+++ Excerpted data
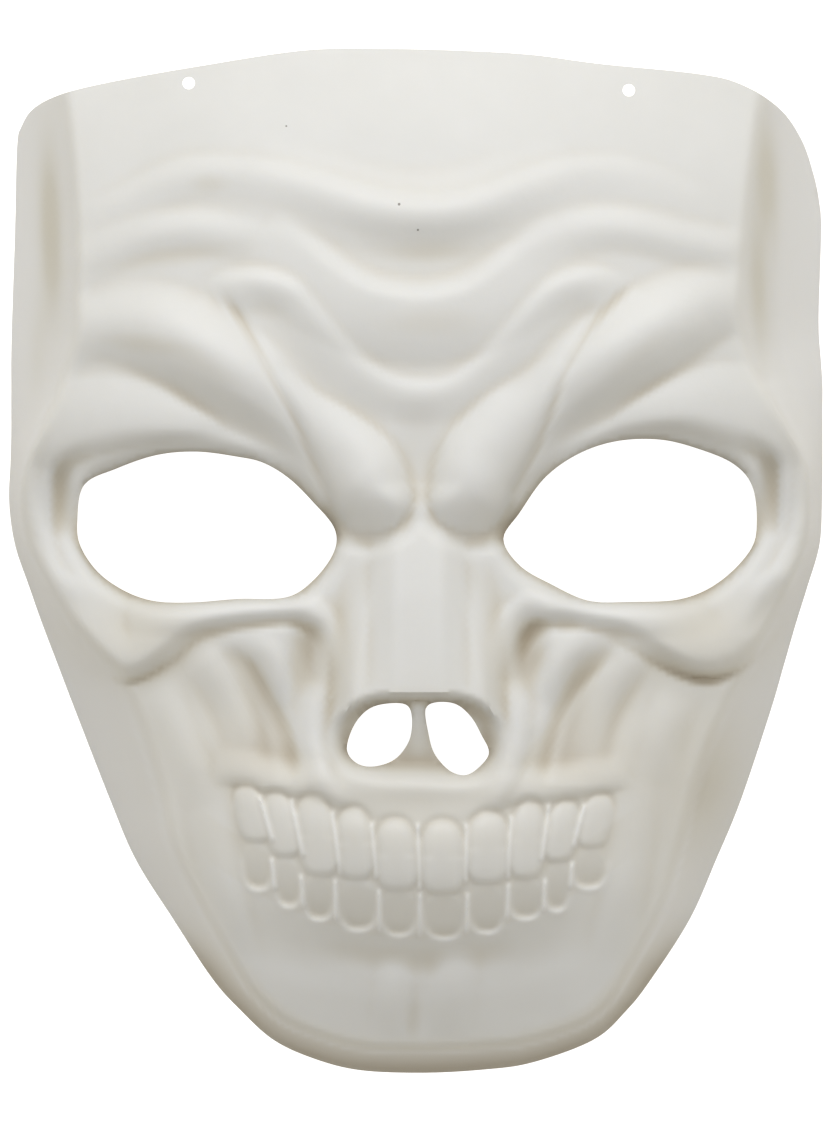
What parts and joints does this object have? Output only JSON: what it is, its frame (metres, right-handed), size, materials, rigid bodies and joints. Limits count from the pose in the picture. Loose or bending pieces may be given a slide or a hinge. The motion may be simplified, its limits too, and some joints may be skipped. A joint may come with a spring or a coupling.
{
  "type": "skull mask",
  "caption": "Thin formed plastic face mask in the shape of a scowling skull, with cut eye and nose openings, bared teeth and small strap holes near the top edge.",
  "frame": {"origin": "middle of the mask's outline on the plane of its trimmed edge, on which it lies face up", "axes": "+X to the viewer's right, +Y from the chin to the forehead, +Z out of the face"},
  "size_m": [0.1914, 0.2405, 0.0647],
  "materials": {
    "plastic": "satin off-white, slightly translucent"
  },
  "bodies": {
    "root": {"mask_shell": "plastic"}
  },
  "joints": []
}
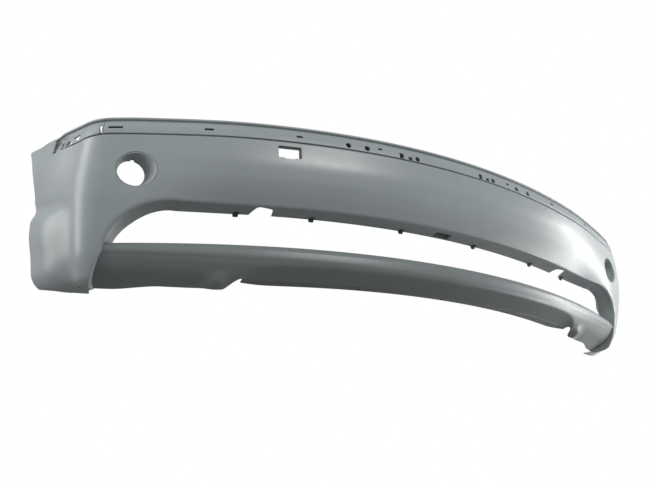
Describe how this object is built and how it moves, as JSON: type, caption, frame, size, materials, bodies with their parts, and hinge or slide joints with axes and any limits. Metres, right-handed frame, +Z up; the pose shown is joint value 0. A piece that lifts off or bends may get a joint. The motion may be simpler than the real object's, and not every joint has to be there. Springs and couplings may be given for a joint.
{
  "type": "front bumper cover",
  "caption": "Curved front bumper cover with a wide grille opening, a scooped lower bar, round fog-lamp recesses and a drilled top channel.",
  "frame": {"origin": "middle of the underside of the bounding box, on the plane the corners stand on", "axes": "+X to the right seen from the front, along the width; the front faces -Y; +Z up"},
  "size_m": [1.5956, 0.3168, 0.3435],
  "materials": {
    "skin": "satin grey primer, smooth",
    "moulding": "satin grey, very fine grain",
    "bar": "satin darker grey, very fine grain",
    "dark_trim": "matt dark grey",
    "steel": "zinc plated"
  },
  "bodies": {
    "root": {"corner_nut_left_1": "steel", "corner_nut_left_2": "steel", "corner_nut_right_1": "steel", "corner_nut_right_2": "steel", "end_rail_left": "moulding", "end_rail_right": "moulding", "front_skin": "skin", "grille_hook_left_1": "dark_trim", "grille_hook_left_2": "dark_trim", "grille_hook_left_3": "dark_trim", "grille_hook_right_1": "dark_trim", "grille_hook_right_2": "dark_trim", "grille_hook_right_3": "dark_trim", "lamp_cup_left": "moulding", "lamp_cup_right": "moulding", "lower_bar": "bar", "lower_strip": "dark_trim", "rail_rivet_left": "steel", "rail_rivet_right": "steel", "upper_channel": "moulding"}
  },
  "joints": []
}
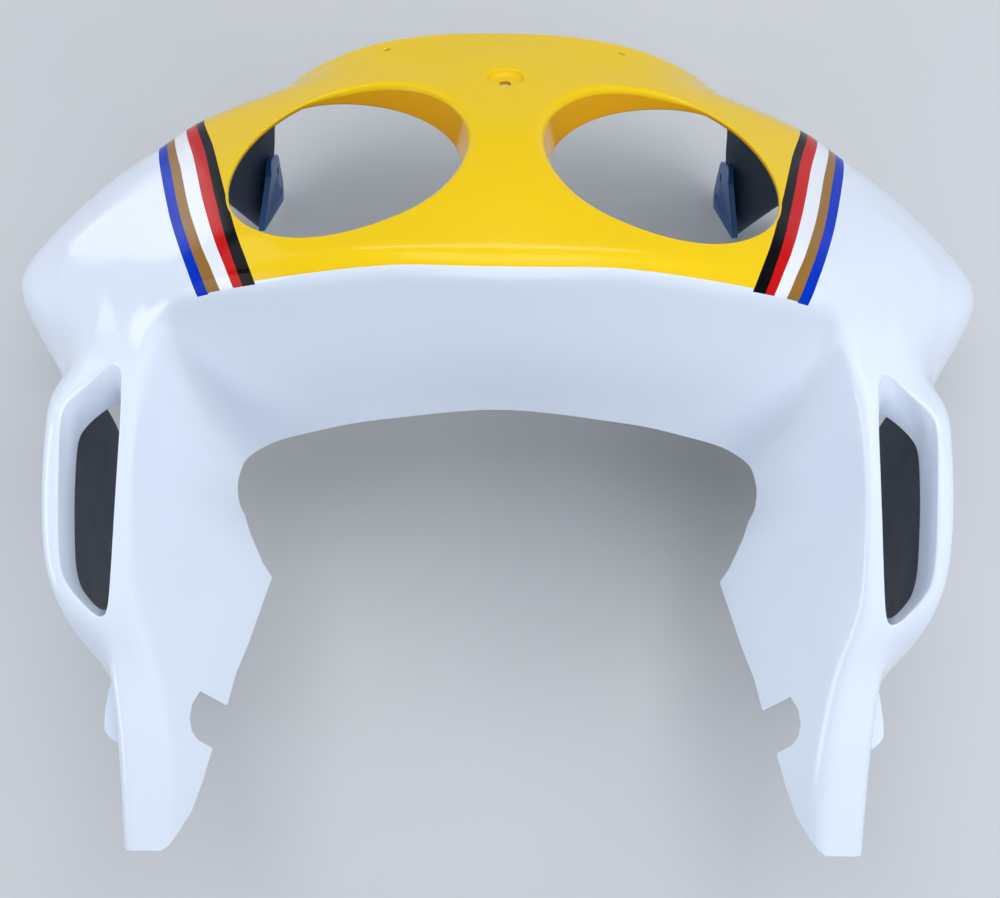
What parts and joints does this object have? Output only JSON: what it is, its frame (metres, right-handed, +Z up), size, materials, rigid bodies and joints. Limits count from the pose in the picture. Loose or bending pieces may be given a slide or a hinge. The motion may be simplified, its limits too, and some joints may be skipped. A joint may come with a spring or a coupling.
{
  "type": "motorcycle upper fairing",
  "caption": "Upper front fairing of a sport motorcycle: moulded shell with twin round lamp openings, cheeks, horns and legs with air ducts, with a yellow nose and side stripes.",
  "frame": {"origin": "middle of the wall round the nose screw hole, on the plane of symmetry", "axes": "riding position: +Z up, -Y is the front, +X is to the right in the front view, and X = 0 is the plane of symmetry"},
  "size_m": [0.6, 0.3121, 0.4842],
  "materials": {
    "body_white": "gloss",
    "nose_yellow": "gloss",
    "stripe_black": "gloss",
    "stripe_red": "gloss",
    "stripe_white": "gloss",
    "stripe_gold": "gloss",
    "stripe_blue": "gloss"
  },
  "bodies": {
    "root": {"fairing_shell": "body_white", "yellow_panel": "nose_yellow", "black_stripes": "stripe_black", "red_stripes": "stripe_red", "white_stripes": "stripe_white", "gold_stripes": "stripe_gold", "blue_stripes": "stripe_blue"}
  },
  "joints": []
}
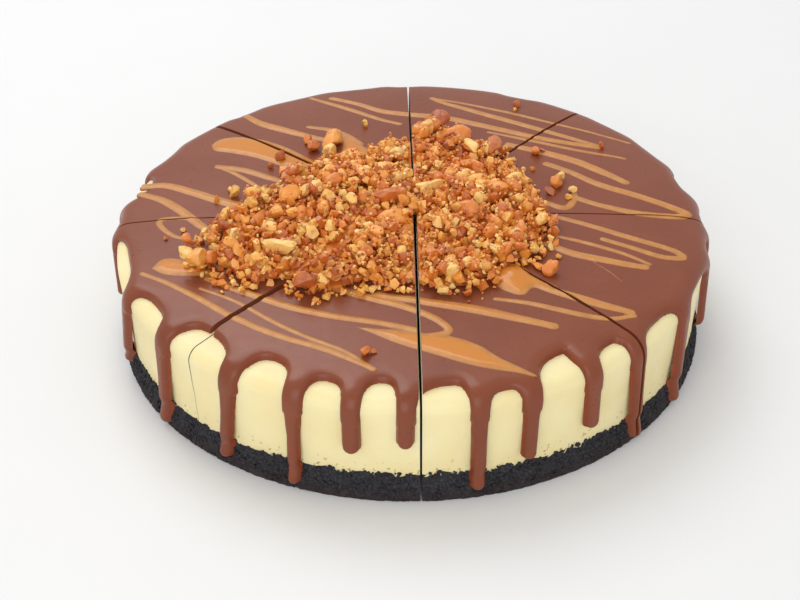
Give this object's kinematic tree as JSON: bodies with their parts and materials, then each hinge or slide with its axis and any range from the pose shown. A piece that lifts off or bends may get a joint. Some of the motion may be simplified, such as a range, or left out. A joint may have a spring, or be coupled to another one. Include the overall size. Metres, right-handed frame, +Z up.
{
  "type": "cheesecake",
  "caption": "Round cheesecake cut into slices that stand together: crumb crust, cream filling, chocolate coat with side drips, caramel strokes and a heap of chopped nuts on top.",
  "frame": {"origin": "under the middle of the cake, on the surface it stands on", "axes": "+Z up through the cake; -Y towards the side that the camera faced; +X to the right as seen from there"},
  "size_m": [0.236, 0.2359, 0.059],
  "materials": {
    "crust": "dry, rough pressed cookie crumb, nearly black",
    "filling": "smooth baked cream filling, pale yellow, satin",
    "chocolate": "set poured chocolate, satin, with flat caramel strokes",
    "nuts": "chopped nuts, golden to red-brown, lightly glazed"
  },
  "bodies": {
    "root": {"crust_1": "crust", "crust_2": "crust", "crust_3": "crust", "crust_4": "crust", "crust_5": "crust", "crust_6": "crust", "crust_7": "crust", "crust_8": "crust", "filling_1": "filling", "filling_2": "filling", "filling_3": "filling", "filling_4": "filling", "filling_5": "filling", "filling_6": "filling", "filling_7": "filling", "filling_8": "filling", "chocolate_1": "chocolate", "chocolate_2": "chocolate", "chocolate_3": "chocolate", "chocolate_4": "chocolate", "chocolate_5": "chocolate", "chocolate_6": "chocolate", "chocolate_7": "chocolate", "chocolate_8": "chocolate", "nuts_1": "nuts", "nuts_2": "nuts", "nuts_3": "nuts", "nuts_4": "nuts", "nuts_5": "nuts", "nuts_6": "nuts", "nuts_7": "nuts", "nuts_8": "nuts"}
  },
  "joints": []
}
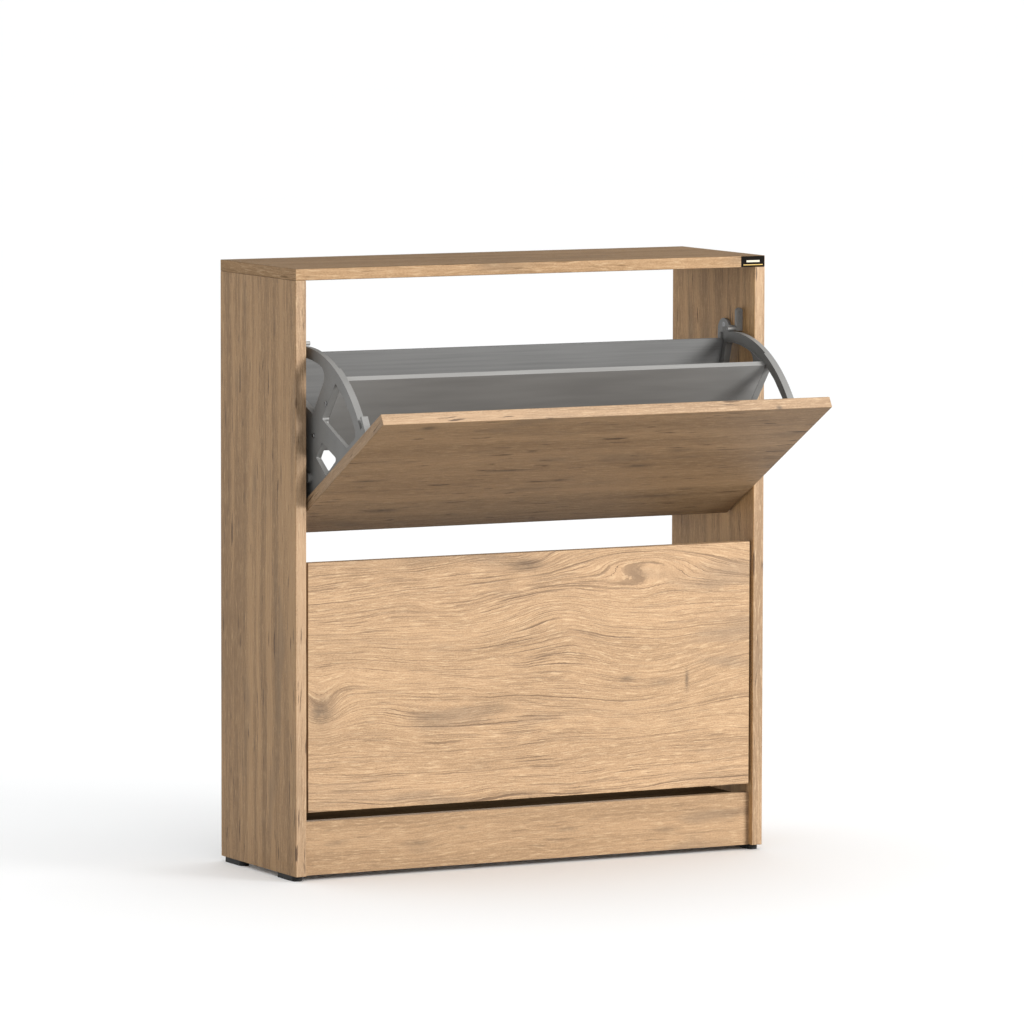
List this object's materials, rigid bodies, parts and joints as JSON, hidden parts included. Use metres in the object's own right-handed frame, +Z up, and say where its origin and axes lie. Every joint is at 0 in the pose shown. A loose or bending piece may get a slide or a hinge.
++++++
Provide an exact reproduction of all the entries shown above.

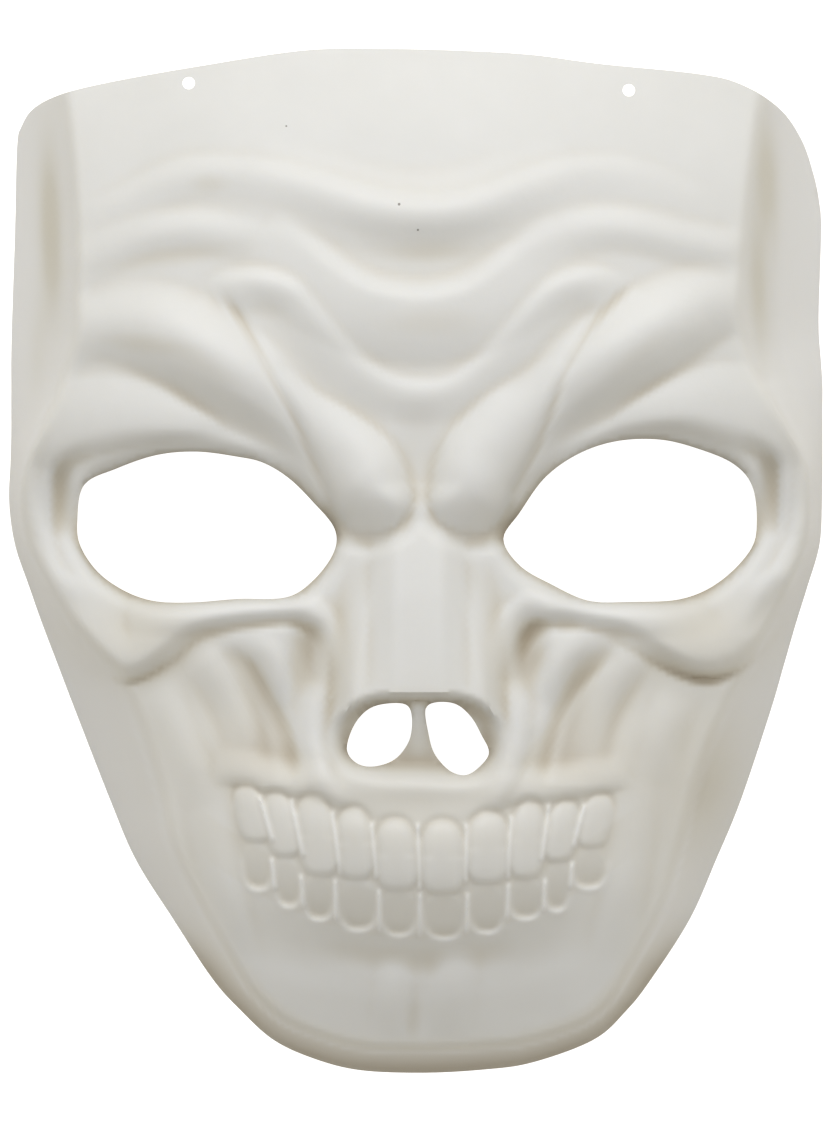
What parts and joints does this object have? Output only JSON: what it is, its frame (metres, right-handed), size, materials, rigid bodies and joints. Limits count from the pose in the picture. Loose or bending pieces may be given a slide or a hinge. The motion may be simplified, its limits too, and some joints may be skipped. A joint may come with a spring or a coupling.
{
  "type": "skull mask",
  "caption": "Thin formed plastic face mask in the shape of a scowling skull, with cut eye and nose openings, bared teeth and small strap holes near the top edge.",
  "frame": {"origin": "middle of the mask's outline on the plane of its trimmed edge, on which it lies face up", "axes": "+X to the viewer's right, +Y from the chin to the forehead, +Z out of the face"},
  "size_m": [0.1914, 0.2405, 0.0647],
  "materials": {
    "plastic": "satin off-white, slightly translucent"
  },
  "bodies": {
    "root": {"mask_shell": "plastic"}
  },
  "joints": []
}
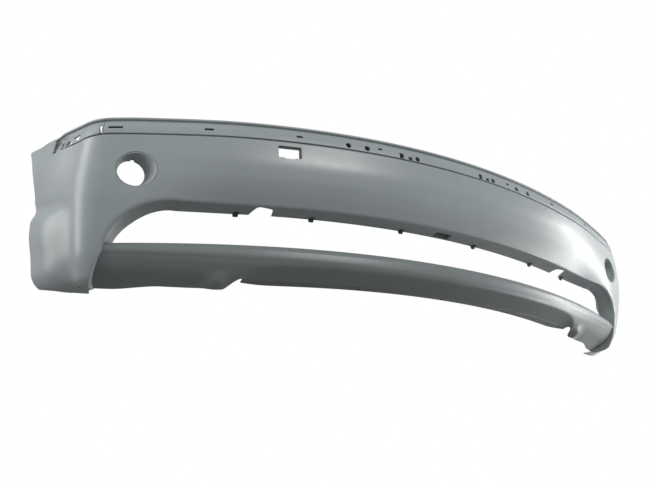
Describe how this object is built and how it moves, as JSON: type, caption, frame, size, materials, bodies with their parts, and hinge or slide joints with axes and any limits. Metres, right-handed frame, +Z up; the pose shown is joint value 0. A piece that lifts off or bends may get a joint. The motion may be simpler than the real object's, and not every joint has to be there. Springs and couplings may be given for a joint.
{
  "type": "front bumper cover",
  "caption": "Curved front bumper cover with a wide grille opening, a scooped lower bar, round fog-lamp recesses and a drilled top channel.",
  "frame": {"origin": "middle of the underside of the bounding box, on the plane the corners stand on", "axes": "+X to the right seen from the front, along the width; the front faces -Y; +Z up"},
  "size_m": [1.5956, 0.3168, 0.3435],
  "materials": {
    "skin": "satin grey primer, smooth",
    "moulding": "satin grey, very fine grain",
    "bar": "satin darker grey, very fine grain",
    "dark_trim": "matt dark grey",
    "steel": "zinc plated"
  },
  "bodies": {
    "root": {"corner_nut_left_1": "steel", "corner_nut_left_2": "steel", "corner_nut_right_1": "steel", "corner_nut_right_2": "steel", "end_rail_left": "moulding", "end_rail_right": "moulding", "front_skin": "skin", "grille_hook_left_1": "dark_trim", "grille_hook_left_2": "dark_trim", "grille_hook_left_3": "dark_trim", "grille_hook_right_1": "dark_trim", "grille_hook_right_2": "dark_trim", "grille_hook_right_3": "dark_trim", "lamp_cup_left": "moulding", "lamp_cup_right": "moulding", "lower_bar": "bar", "lower_strip": "dark_trim", "rail_rivet_left": "steel", "rail_rivet_right": "steel", "upper_channel": "moulding"}
  },
  "joints": []
}
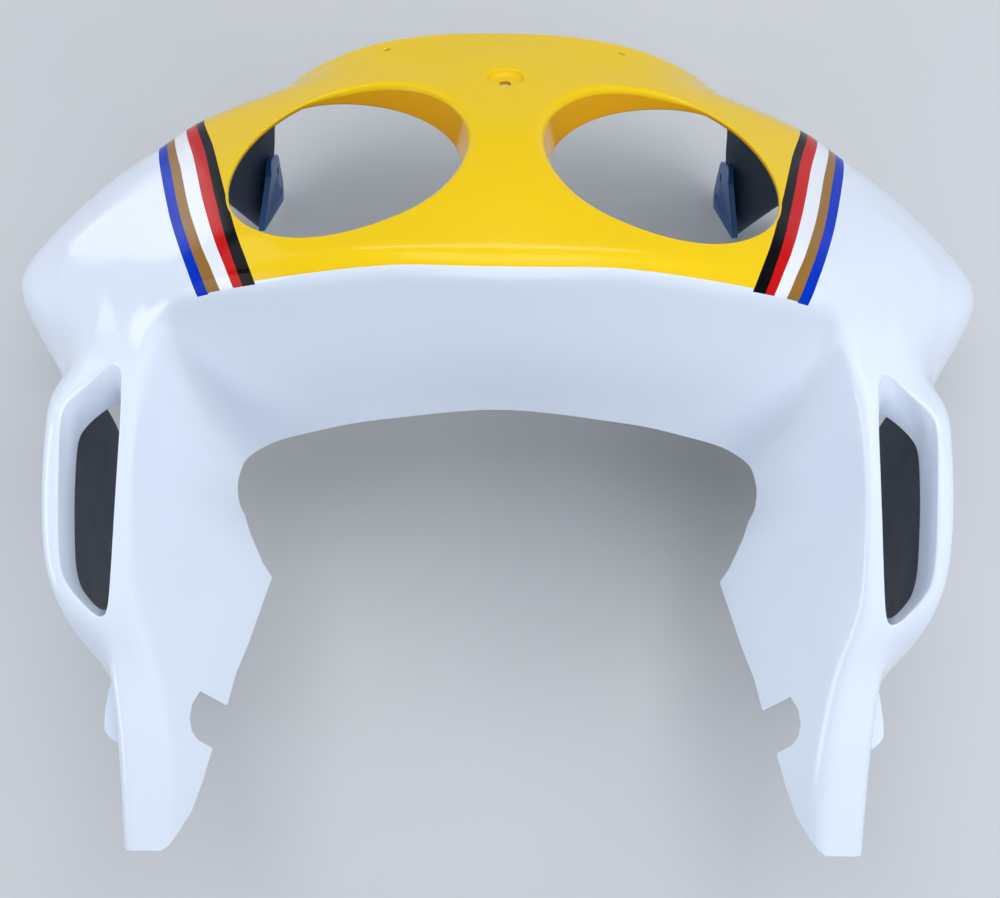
What parts and joints does this object have? Output only JSON: what it is, its frame (metres, right-handed, +Z up), size, materials, rigid bodies and joints. Limits count from the pose in the picture. Loose or bending pieces may be given a slide or a hinge. The motion may be simplified, its limits too, and some joints may be skipped. A joint may come with a spring or a coupling.
{
  "type": "motorcycle upper fairing",
  "caption": "Upper front fairing of a sport motorcycle: moulded shell with twin round lamp openings, cheeks, horns and legs with air ducts, with a yellow nose and side stripes.",
  "frame": {"origin": "middle of the wall round the nose screw hole, on the plane of symmetry", "axes": "riding position: +Z up, -Y is the front, +X is to the right in the front view, and X = 0 is the plane of symmetry"},
  "size_m": [0.6, 0.3121, 0.4842],
  "materials": {
    "body_white": "gloss",
    "nose_yellow": "gloss",
    "stripe_black": "gloss",
    "stripe_red": "gloss",
    "stripe_white": "gloss",
    "stripe_gold": "gloss",
    "stripe_blue": "gloss"
  },
  "bodies": {
    "root": {"fairing_shell": "body_white", "yellow_panel": "nose_yellow", "black_stripes": "stripe_black", "red_stripes": "stripe_red", "white_stripes": "stripe_white", "gold_stripes": "stripe_gold", "blue_stripes": "stripe_blue"}
  },
  "joints": []
}
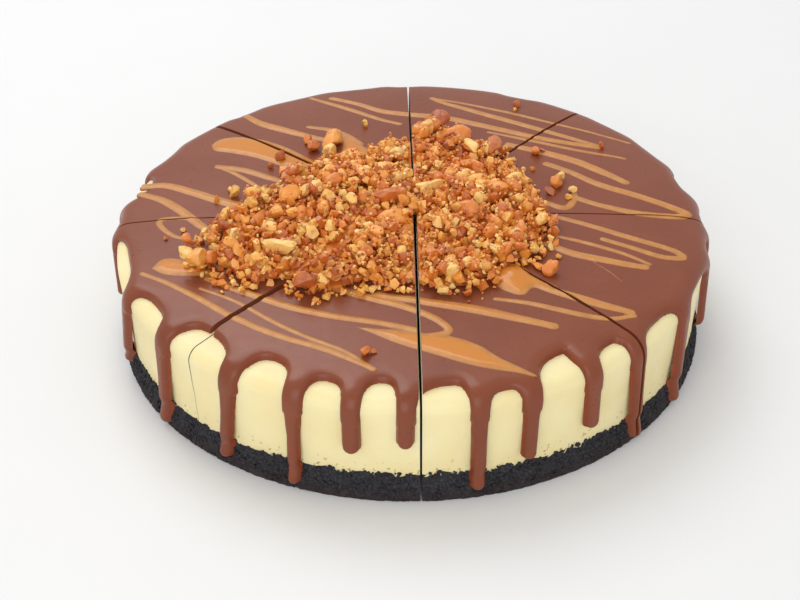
Give this object's kinematic tree as JSON: bodies with their parts and materials, then each hinge or slide with its axis and any range from the pose shown. A piece that lifts off or bends may get a joint. Some of the motion may be simplified, such as a range, or left out. A joint may have a spring, or be coupled to another one. Include the overall size. Metres, right-handed frame, +Z up.
{
  "type": "cheesecake",
  "caption": "Round cheesecake cut into slices that stand together: crumb crust, cream filling, chocolate coat with side drips, caramel strokes and a heap of chopped nuts on top.",
  "frame": {"origin": "under the middle of the cake, on the surface it stands on", "axes": "+Z up through the cake; -Y towards the side that the camera faced; +X to the right as seen from there"},
  "size_m": [0.236, 0.2359, 0.059],
  "materials": {
    "crust": "dry, rough pressed cookie crumb, nearly black",
    "filling": "smooth baked cream filling, pale yellow, satin",
    "chocolate": "set poured chocolate, satin, with flat caramel strokes",
    "nuts": "chopped nuts, golden to red-brown, lightly glazed"
  },
  "bodies": {
    "root": {"crust_1": "crust", "crust_2": "crust", "crust_3": "crust", "crust_4": "crust", "crust_5": "crust", "crust_6": "crust", "crust_7": "crust", "crust_8": "crust", "filling_1": "filling", "filling_2": "filling", "filling_3": "filling", "filling_4": "filling", "filling_5": "filling", "filling_6": "filling", "filling_7": "filling", "filling_8": "filling", "chocolate_1": "chocolate", "chocolate_2": "chocolate", "chocolate_3": "chocolate", "chocolate_4": "chocolate", "chocolate_5": "chocolate", "chocolate_6": "chocolate", "chocolate_7": "chocolate", "chocolate_8": "chocolate", "nuts_1": "nuts", "nuts_2": "nuts", "nuts_3": "nuts", "nuts_4": "nuts", "nuts_5": "nuts", "nuts_6": "nuts", "nuts_7": "nuts", "nuts_8": "nuts"}
  },
  "joints": []
}
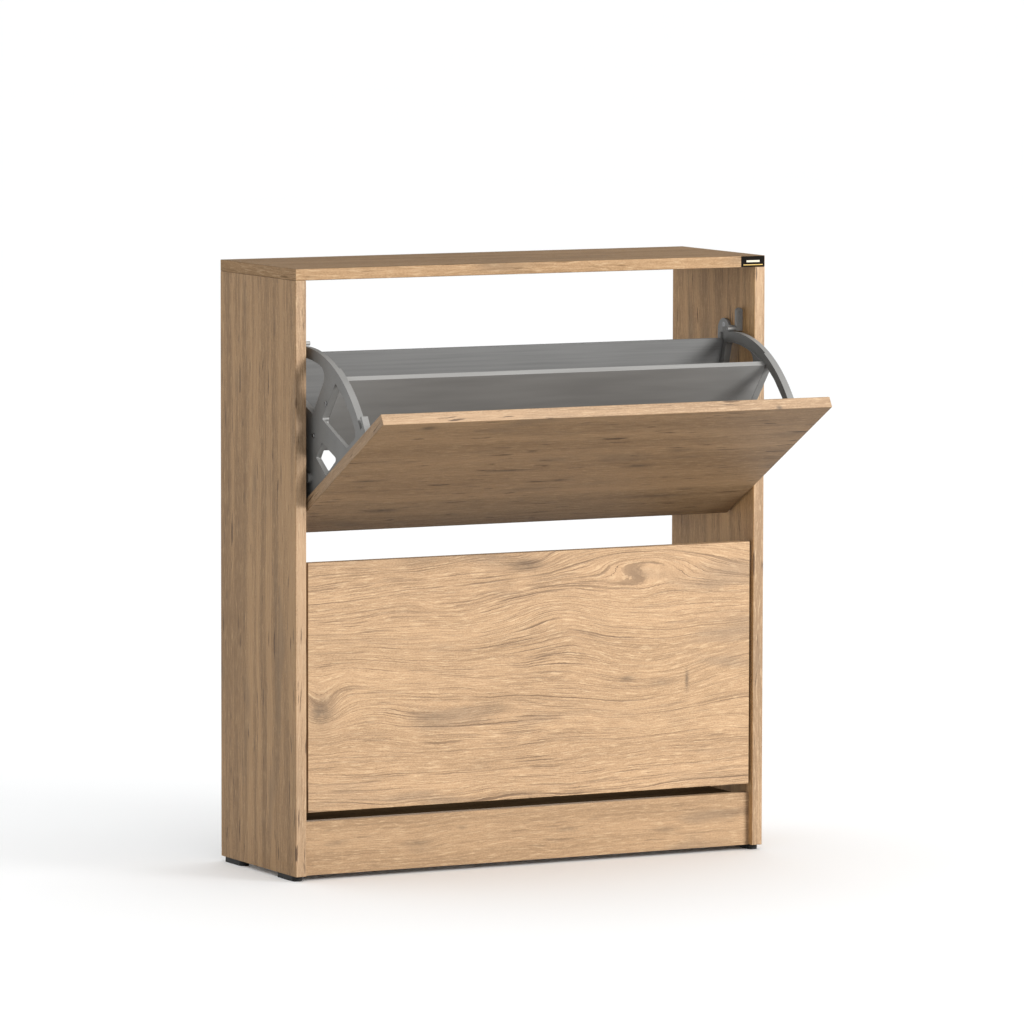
List this object's materials, rigid bodies, parts and joints as JSON, hidden parts included. Use metres in the object's own right-handed frame, +Z up, and say where its origin and axes lie. Every joint is at 0 in the pose shown. A loose or bending piece may get a slide or a hinge.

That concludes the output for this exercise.